Arenavirus has also pinpointed as the cause of death of three donor organ recipients in Australia who contracted the virus after receiving kidney and a liver donations from a single infected organ donor in late 2006. All three died in the first week of 2007.

WHO and its Global Outbreak Alert and Response Network (GOARN) partners continue to support the Ministries of Health of the two countries in various facets of the outbreak investigation, including laboratory diagnosis, investigations, active case finding and follow-up of contacts.

== Treatments ==
Very few treatment methods are available. The current lack of a licensed vaccine and limited therapeutic options for the arenavirus make it arguably among the most neglected virus groups. The only licensed drug for the treatment of human arenavirus infection is the nucleoside analogue ribavirin. Ribavirin reduces morbidity and mortality in humans infected with certain arenaviruses, such as LASV and JUNV infections, if it is taken in the early stages of the disease. Ribavirin displays mixed success in treating severe arenaviral disease and is associated with significant toxicities.

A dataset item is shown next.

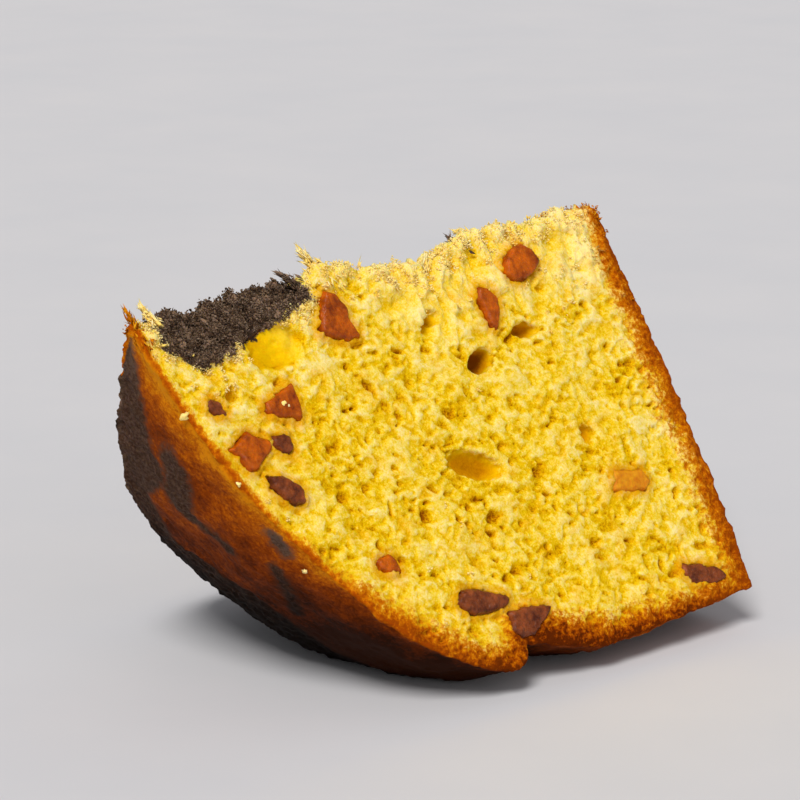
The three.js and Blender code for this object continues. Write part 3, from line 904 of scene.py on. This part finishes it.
def shades(tree, value, stops):
    """Colours along a value: stops are (place, red, green, blue)."""
    node = add(tree, "ShaderNodeValToRGB", {"Fac": value})
    marks = node.color_ramp.elements
    while len(marks) < len(stops):
        marks.new(0.5)
    for mark, (place, *shade) in zip(marks, stops):
        mark.position = place
        mark.color = colour(*shade)
    return node.outputs["Color"]


def noise(tree, vector, wave, detail=2, roughness=0.6):
    """Cloudy value around 0.5 with humps about one wave apart, in millimetres."""
    inputs = {"Vector": vector, "Scale": 1 / (wave * MM), "Detail": detail, "Roughness": roughness}
    return add(tree, "ShaderNodeTexNoise", inputs).outputs["Fac"]


def attribute(tree, name):
    return add(tree, "ShaderNodeAttribute", attribute_name=name).outputs["Fac"]


def group(name, inputs, outputs):
    """An empty shader group with named inputs, given as (name, kind, value), and named outputs."""
    tree = bpy.data.node_groups.new(name, "ShaderNodeTree")
    for label, kind, value in inputs:
        socket = tree.interface.new_socket(label, in_out="INPUT", socket_type=kind)
        if value is not None:
            socket.default_value = value
    for label, kind in outputs:
        tree.interface.new_socket(label, in_out="OUTPUT", socket_type=kind)
    return tree, tree.nodes.new("NodeGroupInput").outputs, tree.nodes.new("NodeGroupOutput").inputs


def use(tree, grouped, inputs):
    node = add(tree, "ShaderNodeGroup", node_tree=grouped)
    for key, value in inputs.items():
        if isinstance(value, bpy.types.NodeSocket):
            tree.links.new(value, node.inputs[key])
        else:
            node.inputs[key].default_value = value
    return node.outputs


def fine_pores_group():
    """The small pores of the crumb, finer than the mesh: 1 in a pore, 0 on the walls between."""
    tree, given, out = group(
        "fine_pores",
        [("Vector", "NodeSocketVector", None), ("Size", "NodeSocketFloat", 1.0)],
        [("Pore", "NodeSocketFloat")],
    )
    wobble = add(tree, "ShaderNodeTexNoise", {"Vector": given["Vector"], "Scale": 900, "Detail": 1})
    shift = {0: wobble.outputs["Color"], "Scale": 0.9 * MM}
    offset = add(tree, "ShaderNodeVectorMath", shift, operation="SCALE")
    bent = add(tree, "ShaderNodeVectorMath", {0: given["Vector"], 1: offset.outputs[0]}, operation="ADD")
    scale = calc(tree, "DIVIDE", 1 / MM, given["Size"])
    cells = add(tree, "ShaderNodeTexVoronoi", {"Vector": bent.outputs[0], "Scale": scale, "Randomness": 1})
    near = calc(tree, "SUBTRACT", 1, calc(tree, "MULTIPLY", cells.outputs["Distance"], 1.25))
    tree.links.new(smooth(tree, near, 0.1, 0.85), out["Pore"])
    return tree


def new_material(name):
    material = bpy.data.materials.new(name)
    material.use_nodes = True
    tree = material.node_tree
    return material, tree, tree.nodes["Principled BSDF"]


def soften(shader, specular, weight, radius, reach):
    """Plain values of a soft surface that lets a little light in, with its reach in millimetres."""
    shader.inputs["Specular IOR Level"].default_value = specular
    shader.inputs["Subsurface Weight"].default_value = weight
    shader.inputs["Subsurface Radius"].default_value = radius
    shader.inputs["Subsurface Scale"].default_value = reach * MM


def cocoa_depth(tree, place):
    """Depth inside the cocoa dough in millimetres, with a wandering edge."""
    return vary(tree, attribute(tree, "cocoa"), noise(tree, place, 2.2, 4, 0.7), COCOA_WANDER)


def yellow_dough(tree, place, deep, bake_and_painted_light):
    """Yellow crumb, darker into its pores partly as painted shade, stained round the fruit and browned
    towards the outside.
    """
    warmth = calc(tree, "MULTIPLY", smooth(tree, noise(tree, place, 5, 3), 0.52, 0.68), 0.45)
    yellow = blend(tree, warmth, shades(tree, deep, YELLOW_CRUMB_AND_SHADE), shades(tree, deep, WARM_CRUMB_AND_SHADE))
    stain = calc(tree, "MULTIPLY", attribute(tree, "stain"), 0.5)
    stained = blend(tree, stain, yellow, colour(*FRUIT_STAIN))
    patchy = vary(tree, attribute(tree, "depth"), noise(tree, place, 9, 3), 1.2)
    mottled = vary(tree, patchy, noise(tree, place, 1.1, 4, 0.75), 2.3)
    light = shades(tree, mottled, LIGHT_BROWN)
    dark = shades(tree, mottled, DARK_BROWN)
    baked = blend(tree, smooth(tree, bake_and_painted_light, -0.1, 0.6), light, dark)
    return blend(tree, smooth(tree, mottled, 0.5, 1.25), baked, stained)


def baked_skin(tree, place, fleck, bake_and_painted_light):
    """Crust, darker where it is baked more, with painted shade low on the dome and painted light along the
    front cut.
    """
    tone = vary(tree, bake_and_painted_light, fleck, 0.9)
    tone = vary(tree, tone, noise(tree, place, 8, 5, 0.7), 1.1)
    return shades(tree, tone, CRUST)


def slice_material(fine_pores):
    """Yellow crumb, browned towards the outside, with a baked skin and cocoa marbling."""
    material, tree, shader = new_material("panettone")
    place = add(tree, "ShaderNodeTexCoord").outputs["Object"]
    skin = attribute(tree, "skin")
    # The bake mask carries baking with painted shade low on the dome and painted light along the front cut;
    # the crust and the cocoa skin both follow it
    bake_and_painted_light = attribute(tree, "bake_and_painted_light")
    fleck = noise(tree, place, 0.8, 4, 0.75)

    fine = use(tree, fine_pores, {"Vector": place, "Size": 1.1})["Pore"]
    ragged = vary(tree, calc(tree, "MULTIPLY", fine, 0.25), noise(tree, place, 0.45, 3, 0.75), 3.1)
    calm = calc(tree, "MULTIPLY_ADD", attribute(tree, "hollow"), -0.8, 1)
    openness = calc(tree, "MULTIPLY_ADD", ragged, calm, attribute(tree, "open"))
    # How deep the crumb looks sets its colour: pale walls, deeper yellow pores partly as painted shade, and
    # painted shade in hollows and between torn tufts
    deep = calc(tree, "MULTIPLY_ADD", openness, CRUMB_SPREAD, CRUMB_MEAN)

    in_cocoa = cocoa_depth(tree, place)
    sharp = smooth(tree, in_cocoa, -0.25, 0.25)
    soft = smooth(tree, in_cocoa, -1.4, 1)
    cocoa_tone = calc(tree, "MULTIPLY_ADD", bake_and_painted_light, -0.75, calc(tree, "ADD", fleck, 0.5))
    cocoa = blend(tree, skin, shades(tree, deep, COCOA_CRUMB_AND_SHADE), shades(tree, cocoa_tone, COCOA_CRUST))
    dough = yellow_dough(tree, place, deep, bake_and_painted_light)
    plain = blend(tree, skin, dough, baked_skin(tree, place, fleck, bake_and_painted_light))
    base = blend(tree, between(tree, skin, sharp, soft), plain, cocoa)
    tree.links.new(base, shader.inputs["Base Color"])

    open_height = calc(tree, "MULTIPLY", openness, -0.6)
    height = between(tree, skin, open_height, calc(tree, "MULTIPLY", fleck, 0.5))
    bump = add(tree, "ShaderNodeBump", {"Height": height, "Strength": 0.5, "Distance": 0.3 * MM})
    tree.links.new(bump.outputs["Normal"], shader.inputs["Normal"])
    tree.links.new(between(tree, skin, 0.9, 0.7), shader.inputs["Roughness"])
    soften(shader, 0.03, 0.35, (1, 0.55, 0.1), 1)
    return material


def shred_material():
    """Thin bits of crumb: pale on top, browned near the crust and dark where the dough is."""
    material, tree, shader = new_material("crumb_shreds")
    place = add(tree, "ShaderNodeTexCoord").outputs["Object"]
    tone = vary(tree, attribute(tree, "tint"), noise(tree, place, 0.7, 3, 0.7), 0.7)
    depth = vary(tree, attribute(tree, "depth"), noise(tree, place, 9, 3), 0.9)
    inner = smooth(tree, depth, 0.4, 1.15)
    plain = blend(tree, inner, shades(tree, tone, BROWN_SHREDS), shades(tree, tone, PALE_SHREDS))
    cocoa = smooth(tree, cocoa_depth(tree, place), -0.25, 0.25)
    base = blend(tree, cocoa, plain, shades(tree, tone, COCOA_SHREDS))
    tree.links.new(base, shader.inputs["Base Color"])
    shader.inputs["Roughness"].default_value = 0.9
    soften(shader, 0.03, 0.15, (1, 0.5, 0.15), 0.6)
    return material


# Fruit


def make_fruit(node, wrinkle, wave, seed):
    """A fine, wrinkled copy of a fruit piece, a little larger so that it meets the crumb."""
    piece = merged_copy(node, node + "_flesh")
    remesh(piece, FRUIT_VOXEL)
    mesh = piece.data
    points = read_points(mesh)
    cake = to_cake(points)
    height = 0.25 + wrinkle * (cloud(cake, wave, seed) + 0.5 * cloud(cake, wave / 2, seed + 1))
    write_points(mesh, points + read_normals(mesh) * (height * MM)[:, None])
    mesh.shade_smooth()
    return piece


def fruit_material(name, tones, roughness, glow):
    """Half clear, sticky flesh that is darker in patches."""
    material, tree, shader = new_material(name)
    place = add(tree, "ShaderNodeTexCoord").outputs["Object"]
    small = calc(tree, "MULTIPLY", noise(tree, place, 1, 4, 0.7), 0.4)
    tone = calc(tree, "MULTIPLY_ADD", noise(tree, place, 4, 2), 0.6, small)
    tree.links.new(shades(tree, tone, tones), shader.inputs["Base Color"])
    fine = noise(tree, place, 0.6, 3)
    bump = add(tree, "ShaderNodeBump", {"Height": fine, "Strength": 0.8, "Distance": 0.35 * MM})
    tree.links.new(bump.outputs["Normal"], shader.inputs["Normal"])
    damp = calc(tree, "MULTIPLY_ADD", fine, 0.3, roughness - 0.15)
    tree.links.new(damp, shader.inputs["Roughness"])
    soften(shader, 0.2, glow, (1, 0.3, 0.05), 1)
    return material


def fruit_slot(node):
    """The slot that a fruit node takes its finish from."""
    if node.startswith("raisin"):
        return "raisin"
    return "pale_orange" if node in PALE_ORANGE else "candied_orange"


def make_all_fruit():
    """Every piece of fruit with its finish."""
    flesh = {slot: fruit_material(*look) for slot, look in FRUIT.items()}
    pieces = []
    for index, node in enumerate(sorted(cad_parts)):
        if node != "slice":
            slot = fruit_slot(node)
            pieces.append(make_fruit(node, *WRINKLES[slot], FRUIT_SEED + index))
            finish_piece(pieces[-1], flesh[slot], slot, node)
    return pieces


def make_shreds_and_crumbs(body):
    """The tufts, the loose crumbs and the torn points of the edges, with their finish."""
    shreds = shred_material()
    for name, tufts, lengths, widths, seed, wanted in SHREDS:
        finish_piece(make_shreds(body, name, tufts, lengths, widths, seed, wanted), shreds, "crumb")
    finish_piece(make_loose_crumbs(LOOSE_SEED), shreds, "crumb")
    for kind, seed in TORN_SEEDS.items():
        finish_piece(make_torn_bits(kind, seed), shreds, "crumb")


# The stage, the camera and the lights


def make_camera():
    camera = bpy.data.cameras.new("camera")
    camera.lens = CAMERA_LENS
    camera.sensor_width = CAMERA_SENSOR
    camera.clip_start = 0.01
    piece = bpy.data.objects.new("camera", camera)
    bpy.context.scene.collection.objects.link(piece)
    turn = Matrix.Rotation(CAMERA_AZIMUTH, 4, "Z") @ Matrix.Rotation(math.pi / 2 - CAMERA_ELEVATION, 4, "X")
    piece.matrix_world = Matrix.Translation(CAMERA_PLACE) @ turn
    bpy.context.scene.camera = piece


def make_floor():
    shape = bmesh.new()
    bmesh.ops.create_grid(shape, x_segments=1, y_segments=1, size=4)
    mesh = bpy.data.meshes.new("floor")
    shape.to_mesh(mesh)
    shape.free()
    floor = link("floor", mesh)
    material, tree, shader = new_material("pale_floor")
    place = add(tree, "ShaderNodeTexCoord").outputs["Object"]
    tone = shades(tree, noise(tree, place, 60, 3), FLOOR_TONES)
    tree.links.new(tone, shader.inputs["Base Color"])
    shader.inputs["Roughness"].default_value = 0.7
    shader.inputs["Specular IOR Level"].default_value = 0.1
    mesh.materials.append(material)


def make_sun(name, toward, strength, spread):
    """Broad soft light that comes from one side at the same strength everywhere."""
    light = bpy.data.lights.new(name, "SUN")
    light.energy = strength
    light.angle = math.radians(spread)
    piece = bpy.data.objects.new(name, light)
    bpy.context.scene.collection.objects.link(piece)
    piece.rotation_euler = Vector(toward).to_track_quat("-Z", "Y").to_euler()


def make_world():
    world = bpy.data.worlds.new("studio")
    world.use_nodes = True
    world.node_tree.nodes["Background"].inputs["Color"].default_value = SKY_COLOUR
    world.node_tree.nodes["Background"].inputs["Strength"].default_value = SKY_STRENGTH
    bpy.context.scene.world = world


make_camera()
make_floor()
make_sun("key", *KEY_LIGHT)
make_sun("fill", *FILL_LIGHT)
make_world()
bpy.context.scene.view_settings.view_transform = "Standard"

fruits = make_all_fruit()
body = make_slice(fruits)
finish_piece(body, slice_material(fine_pores_group()), "crumb", "slice")
make_shreds_and_crumbs(body)

bpy.context.view_layer.update()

===Experimental approaches===
Effective antiviral drugs need to be produced at a low cost, taken orally, and able to withstand tropical climates due to the regions where these infections are occurring. For this reason high throughput screening (HTS) of small molecular libraries could be the answer to finding a better remedy. HTS collects libraries of small synthetic molecules that can be used to identify protein promoting "agonist" molecules or protein inhibiting "antagonist" interactions. With HTS sustainable antiviral drugs can be discovered against possible new human pathogenic viruses.

Immunotherapy is another potential approach. Monoclonal antibodies against Junin virus have been tested in animal models. An immunotherapeutic agent active against all tested mammarenaviruses that use the transferrin receptor 1 as their receptor was under investigation in 2020.